=== Data segment ===
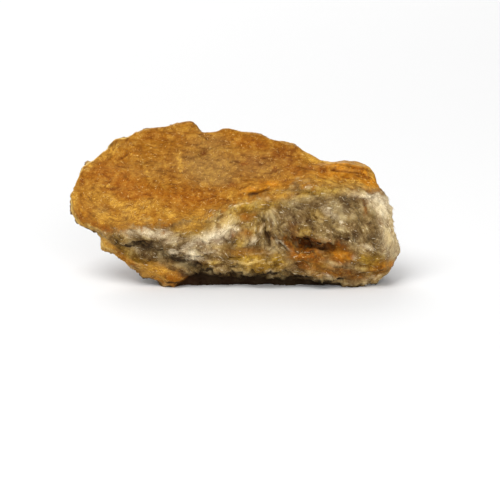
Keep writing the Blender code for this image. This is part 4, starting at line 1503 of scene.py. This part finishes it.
@dataclass(frozen=True)
class StoneFinish:
    """The specimen's own finish: matted ochre fibres, pale quartz and rust, with painted shade, highlights
    and glow.
    """

    ochre: Colour = (0.298, 0.106, 0.003)
    ochre_light: Colour = (0.70, 0.39, 0.060)
    fibre: Colour = (0.84, 0.56, 0.20)
    olive: Colour = (0.31, 0.162, 0.038)
    deep: Colour = (0.308, 0.090, 0.0015)
    # Golden fibres, also used for the painted glow of thin edges.
    gold: Colour = (0.71, 0.40, 0.055)
    # Red-brown stain, also used for painted shade in cracks.
    red: Colour = (0.20, 0.045, 0.003)
    orange: Colour = (0.62, 0.23, 0.006)
    # The painted glow of thin edges.
    rim: Colour = (0.92, 0.66, 0.20)
    shade: Colour = (0.33, 0.225, 0.165)
    quartz: Colour = (0.285, 0.187, 0.062)
    quartz_light: Colour = (0.64, 0.48, 0.22)
    # White quartz, also used for painted highlights and glow.
    white: Colour = (0.89, 0.77, 0.53)
    cream: Colour = (0.80, 0.57, 0.19)
    glassy: Colour = (0.80, 0.66, 0.36)
    # Grey quartz, also used for painted shade in the recess.
    grey: Colour = (0.15, 0.106, 0.060)
    rust: Colour = (0.33, 0.104, 0.002)
    brown: Colour = (0.060, 0.013, 0.001)
    tinge: Colour = (0.50, 0.30, 0.035)
    # The painted shade.
    dark: Colour = (0.012, 0.004, 0.001)
    # The painted shade in the relief's hollows, and the tone of the darker small bits.
    hollow: Colour = (0.33, 0.18, 0.08)
    warp: Comb = Comb(0.15, 0.40)
    weft: Comb = Comb(0.15, 0.32)
    wisp: Comb = Comb(0.16, 0.55)
    thread: Comb = Comb(0.24, 1.1)
    bundle: Comb = Comb(0.70, 2.0)
    ridge: Comb = Comb(0.16, 0.8)

    def rusted(self, recipe: Recipe, colour: Socket) -> Socket:
        """Return a colour with the rust laid over it, brown in some places and orange in others."""
        spots = recipe.noise(recipe.place(1.3), 4.0, 0.6)
        stain = recipe.mix(spots.eased(0.36, 0.60), self.brown, self.rust)
        colour = recipe.mix(recipe.mark(Mark.RUST) * spots.eased(0.26, 0.46) * 0.95, colour, stain)
        return recipe.mix(recipe.mark(Mark.ORANGE) * spots.eased(0.30, 0.52), colour, self.orange)

    def sheet_colour(self, recipe: Recipe) -> Socket:
        """Return the carpholite's colour, streaked along its fibres, with painted glow and some painted
        shade.
        """
        warp = recipe.streaks(self.warp)
        weft = recipe.streaks(self.weft, Guide.WEFT)
        wisp = recipe.streaks(self.wisp)
        tone = recipe.noise(recipe.place(1.7), 5.0, 0.65)
        spot = recipe.noise(recipe.place(0.40), 3.0, 0.65)
        gold = recipe.mark(Mark.GOLD_AND_PAINTED_GLOW)
        plain = 1.0 - 0.7 * recipe.mark(Mark.ORANGE)
        mat = warp * 0.5 + weft * 0.5
        colour = recipe.mix(recipe.mark(Mark.OLIVE) * 0.9, self.ochre, self.olive)
        colour = recipe.mix(recipe.mark(Mark.DEEP) * 0.9, colour, self.deep)
        # Golden fibres, and painted glow at thin edges.
        colour = recipe.mix(gold * (0.25 + 0.75 * mat.eased(0.35, 0.75)), colour, self.gold)
        # Red-brown stain, and painted shade in cracks.
        colour = recipe.mix(recipe.mark(Mark.RED) * spot.eased(0.30, 0.55), colour, self.red)
        colour = self.rusted(recipe, colour)
        colour = recipe.shaded((1.0 - mat.eased(0.18, 0.66)) * 0.75, colour, self.shade)
        colour = recipe.shaded((1.0 - tone.eased(0.32, 0.50)) * 0.40, colour, self.shade)
        colour = recipe.mix(tone.eased(0.45, 0.68) * 0.25, colour, self.ochre_light)
        colour = recipe.mix((1.0 - spot.eased(0.30, 0.44)) * 0.50, colour, self.red)
        colour = recipe.mix(wisp.eased(0.62, 0.86) * plain * (0.60 + 0.35 * gold), colour, self.ochre_light)
        colour = recipe.mix(spot.eased(0.57, 0.68) * weft.eased(0.3, 0.8) * 0.7, colour, self.ochre_light)
        # Painted glow along the thin edges.
        return recipe.mix(recipe.mark(Mark.PAINTED_RIM_GLOW) * (0.55 + 0.45 * mat.eased(0.2, 0.8)), colour, self.rim)

    def quartz_colour(self, recipe: Recipe) -> Socket:
        """Return the quartz's colour, bundle by bundle, with painted highlights, glow and shade."""
        thread = recipe.streaks(self.thread)
        bundle = recipe.streaks(self.bundle)
        cloud = recipe.noise(recipe.place(2.0), 4.0, 0.6)
        mass = recipe.noise(recipe.place(3.4), 3.0, 0.5)
        tinge = recipe.mark(Mark.TINGE)
        white = recipe.mark(Mark.WHITE)
        pale = recipe.mix(tinge, self.white, self.cream)
        glint = recipe.mix(tinge, self.glassy, self.cream)
        colour = recipe.mix(cloud.eased(0.42, 0.64) * 0.45, self.quartz, self.quartz_light)
        # Grey quartz, and painted shade in the recess.
        colour = recipe.mix(recipe.mark(Mark.GREY_AND_PAINTED_SHADE) * 0.75, colour, self.grey)
        colour = recipe.mix(tinge * (0.45 + 0.55 * cloud.eased(0.3, 0.5)), colour, self.tinge)
        colour = self.rusted(recipe, colour)
        # White quartz, and painted highlights and glow.
        colour = recipe.mix(white * (0.2 + 0.8 * thread.eased(0.0, 0.7)), colour, pale)
        depth = 0.82 - 0.55 * white
        clean = 1.0 - 0.8 * recipe.mark(Mark.RUST)
        colour = recipe.shaded((1.0 - bundle.eased(0.05, 0.75)) * depth, colour, self.shade)
        colour = recipe.shaded((1.0 - thread.eased(0.10, 0.65)) * depth, colour, self.shade)
        colour = recipe.shaded((1.0 - mass.eased(0.40, 0.56)) * depth * 0.65, colour, self.shade)
        colour = recipe.mix(mass.eased(0.52, 0.68) * clean * 0.22, colour, glint)
        colour = recipe.mix(bundle.eased(0.62, 1.0) * clean * 0.55, colour, glint)
        return recipe.mix(thread.eased(0.60, 0.95) * clean * 0.55, colour, glint)

    def bits(self, name: str, pale: Colour, shade: float, sheen: float) -> bpy.types.Material:
        """Make the material of the small solids, which take the colour of what they grow from.

        Args:
            name: The material's name.
            pale: The colour that the palest of them tend to.
            shade: How dark the darkest of them are.
            sheen: How glossy they are, as the shader's specular level.

        Returns:
            The material.
        """
        recipe = Recipe(name)
        tint = Value(recipe, recipe.node("ShaderNodeAttribute", {"attribute_name": TINT}).outputs["Fac"])
        colour = recipe.mix(recipe.mark(Mark.SHEET), self.quartz_colour(recipe), self.sheet_colour(recipe))
        colour = recipe.mix(tint.eased(0.62, 0.95) * 0.62, colour, pale)
        colour = recipe.shaded((1.0 - tint.eased(0.0, 0.4)) * shade, colour, self.hollow)
        # Painted shade, as on the skin.
        colour = recipe.mix(recipe.mark(Mark.DARK) * 0.95, colour, self.dark)
        grain = recipe.noise(recipe.place(0.2), 2.0)
        return recipe.finish(colour, 0.45 + 0.3 * grain, grain, 0.03, {"Specular IOR Level": sheen})

    def material(self) -> bpy.types.Material:
        """Make the material of the rock's skin."""
        recipe = Recipe("carpholite_and_quartz")
        sheet = recipe.mark(Mark.SHEET)
        spots = recipe.noise(recipe.place(0.9), 3.0)
        colour = recipe.mix(sheet, self.quartz_colour(recipe), self.sheet_colour(recipe))
        # Painted shade in the hollows of the relief.
        relief = recipe.mark(Mark.PAINTED_HOLLOW_SHADE)
        colour = recipe.shaded((1.0 - relief.eased(0.05, 0.5)) * 0.6, colour, self.hollow)
        # Painted shade in the recesses and cracks and on the underside.
        colour = recipe.mix(recipe.mark(Mark.DARK) * 0.95, colour, self.dark)
        sugar = recipe.noise(recipe.place(0.25), 2.0, 0.6)
        height = (recipe.streaks(self.ridge) * 0.7 + sugar * 0.3) * (1.0 - 0.6 * sheet)
        rough = 0.42 + 0.35 * spots
        return recipe.finish(colour, rough, height, 0.22, {"Specular IOR Level": 0.08})


@dataclass(frozen=True)
class FloorFinish:
    """A plain pale floor."""

    pale: Colour = (0.80, 0.80, 0.80)
    dull: Colour = (0.7, 0.7, 0.7)
    patch_size: float = 60.0
    rough: float = 0.9

    def material(self) -> bpy.types.Material:
        """Make the material, very slightly uneven."""
        recipe = Recipe("pale_floor")
        noise = recipe.noise(recipe.place(self.patch_size), 2.0)
        colour = recipe.mix(noise * 0.02, self.pale, self.dull)
        return recipe.finish(colour, self.rough, noise, 0.01, {})


@dataclass
class Studio:
    """The floor, the soft lights and the camera. The floor and the far end of sight are in metres."""

    floor_half: float = 4.0
    far_end: float = 100.0
    lens: float = 346.4
    sensor: float = 36.0
    world_strength: float = 0.40
    lamps: tuple[Lamp, ...] = (
        Lamp("key", (-0.28, -0.40, 0.75), 0.50, 5.5),
        Lamp("front", (0.15, -0.85, 0.30), 0.60, 5.0),
        Lamp("back", (-0.15, 0.75, 0.45), 0.60, 3.5),
    )

    def floor(self) -> None:
        """Lay the floor."""
        half = self.floor_half
        mesh = bpy.data.meshes.new("floor")
        corners = [(-half, -half, 0.0), (half, -half, 0.0), (half, half, 0.0), (-half, half, 0.0)]
        mesh.from_pydata(corners, [], [(0, 1, 2, 3)])
        mesh.materials.append(FloorFinish().material())
        floor = bpy.data.objects.new("floor", mesh)
        bpy.context.scene.collection.objects.link(floor)

    def hang(self, lamp: Lamp) -> None:
        """Hang a lamp so that it faces the specimen."""
        light = bpy.data.lights.new(lamp.name, "AREA")
        light.size = lamp.side
        light.energy = lamp.power
        holder = bpy.data.objects.new(lamp.name, light)
        holder.location = lamp.place
        holder.rotation_euler = (-Vector(lamp.place)).to_track_quat("-Z", "Y").to_euler()
        bpy.context.scene.collection.objects.link(holder)

    def world(self) -> None:
        """Fill the room with pale light."""
        world = bpy.data.worlds.new("pale_room")
        world.use_nodes = True
        background = world.node_tree.nodes["Background"]
        background.inputs["Color"].default_value = (1.0, 1.0, 1.0, 1.0)
        background.inputs["Strength"].default_value = self.world_strength
        bpy.context.scene.world = world

    def camera(self) -> None:
        """Set the camera where the specimen was looked at from."""
        tilt, roll = SIGHT_TILT, SIGHT_ROLL
        ahead = Vector((0.0, math.cos(tilt), -math.sin(tilt)))
        level_up = Vector((0.0, math.sin(tilt), math.cos(tilt)))
        level_right = Vector((1.0, 0.0, 0.0))
        eye = (level_right * SIGHT_CENTRE[0] + level_up * SIGHT_CENTRE[1] - ahead * SIGHT_DISTANCE) * MM
        right = level_right * math.cos(roll) + level_up * math.sin(roll)
        upward = level_up * math.cos(roll) - level_right * math.sin(roll)
        turned = Matrix((right, upward, -ahead)).transposed().to_4x4()
        lens = bpy.data.cameras.new("eye")
        lens.sensor_width = self.sensor
        lens.lens = self.lens
        lens.clip_end = self.far_end
        camera = bpy.data.objects.new("eye", lens)
        camera.matrix_world = Matrix.Translation(eye) @ turned
        bpy.context.scene.collection.objects.link(camera)
        bpy.context.scene.camera = camera

    def build(self) -> None:
        """Set up the whole studio."""
        self.floor()
        for lamp in self.lamps:
            self.hang(lamp)
        self.world()
        self.camera()
        bpy.context.scene.view_settings.view_transform = "Standard"


def report(piece: bpy.types.Object) -> None:
    """Log how many faces a piece has."""
    log.info("%s: %d faces", piece.name, len(piece.data.polygons))


def main() -> None:
    """Build the specimen and the studio around it."""
    logging.basicConfig(level=logging.INFO, format="%(message)s")
    Studio().build()
    stone = StoneFinish()
    rock = Rock().build()
    rock.data.materials.append(stone.material())
    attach(rock, BODY)
    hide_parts(NODE)
    report(rock)
    felt = stone.bits("carpholite_fibre", stone.fibre, 0.45, 0.12)
    glass = stone.bits("quartz_grain", stone.white, 0.35, 0.10)
    for growth in GROWTHS:
        piece = growth.grow(rock, felt if growth.name == FELT else glass)
        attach(piece, BODY)
        report(piece)


if __name__ == "__main__":
    main()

=== Your goal ===
Write out, unaltered, the lines from the opening of the listing through the line that includes "return recipe.mix(recipe.mark(Mark.ORANGE) *".

=== Completed task ===
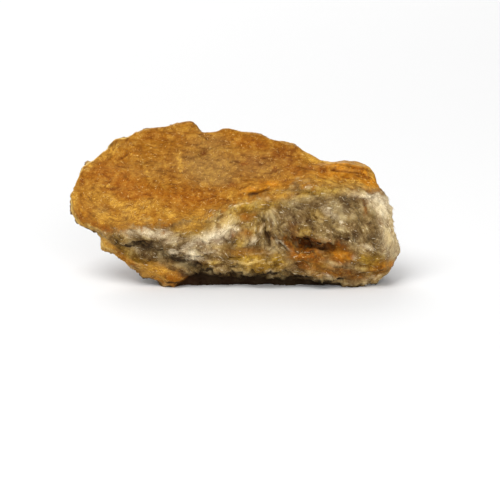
Keep writing the Blender code for this image. This is part 4, starting at line 1503 of scene.py. This part finishes it.
@dataclass(frozen=True)
class StoneFinish:
    """The specimen's own finish: matted ochre fibres, pale quartz and rust, with painted shade, highlights
    and glow.
    """

    ochre: Colour = (0.298, 0.106, 0.003)
    ochre_light: Colour = (0.70, 0.39, 0.060)
    fibre: Colour = (0.84, 0.56, 0.20)
    olive: Colour = (0.31, 0.162, 0.038)
    deep: Colour = (0.308, 0.090, 0.0015)
    # Golden fibres, also used for the painted glow of thin edges.
    gold: Colour = (0.71, 0.40, 0.055)
    # Red-brown stain, also used for painted shade in cracks.
    red: Colour = (0.20, 0.045, 0.003)
    orange: Colour = (0.62, 0.23, 0.006)
    # The painted glow of thin edges.
    rim: Colour = (0.92, 0.66, 0.20)
    shade: Colour = (0.33, 0.225, 0.165)
    quartz: Colour = (0.285, 0.187, 0.062)
    quartz_light: Colour = (0.64, 0.48, 0.22)
    # White quartz, also used for painted highlights and glow.
    white: Colour = (0.89, 0.77, 0.53)
    cream: Colour = (0.80, 0.57, 0.19)
    glassy: Colour = (0.80, 0.66, 0.36)
    # Grey quartz, also used for painted shade in the recess.
    grey: Colour = (0.15, 0.106, 0.060)
    rust: Colour = (0.33, 0.104, 0.002)
    brown: Colour = (0.060, 0.013, 0.001)
    tinge: Colour = (0.50, 0.30, 0.035)
    # The painted shade.
    dark: Colour = (0.012, 0.004, 0.001)
    # The painted shade in the relief's hollows, and the tone of the darker small bits.
    hollow: Colour = (0.33, 0.18, 0.08)
    warp: Comb = Comb(0.15, 0.40)
    weft: Comb = Comb(0.15, 0.32)
    wisp: Comb = Comb(0.16, 0.55)
    thread: Comb = Comb(0.24, 1.1)
    bundle: Comb = Comb(0.70, 2.0)
    ridge: Comb = Comb(0.16, 0.8)

    def rusted(self, recipe: Recipe, colour: Socket) -> Socket:
        """Return a colour with the rust laid over it, brown in some places and orange in others."""
        spots = recipe.noise(recipe.place(1.3), 4.0, 0.6)
        stain = recipe.mix(spots.eased(0.36, 0.60), self.brown, self.rust)
        colour = recipe.mix(recipe.mark(Mark.RUST) * spots.eased(0.26, 0.46) * 0.95, colour, stain)
        return recipe.mix(recipe.mark(Mark.ORANGE) * spots.eased(0.30, 0.52), colour, self.orange)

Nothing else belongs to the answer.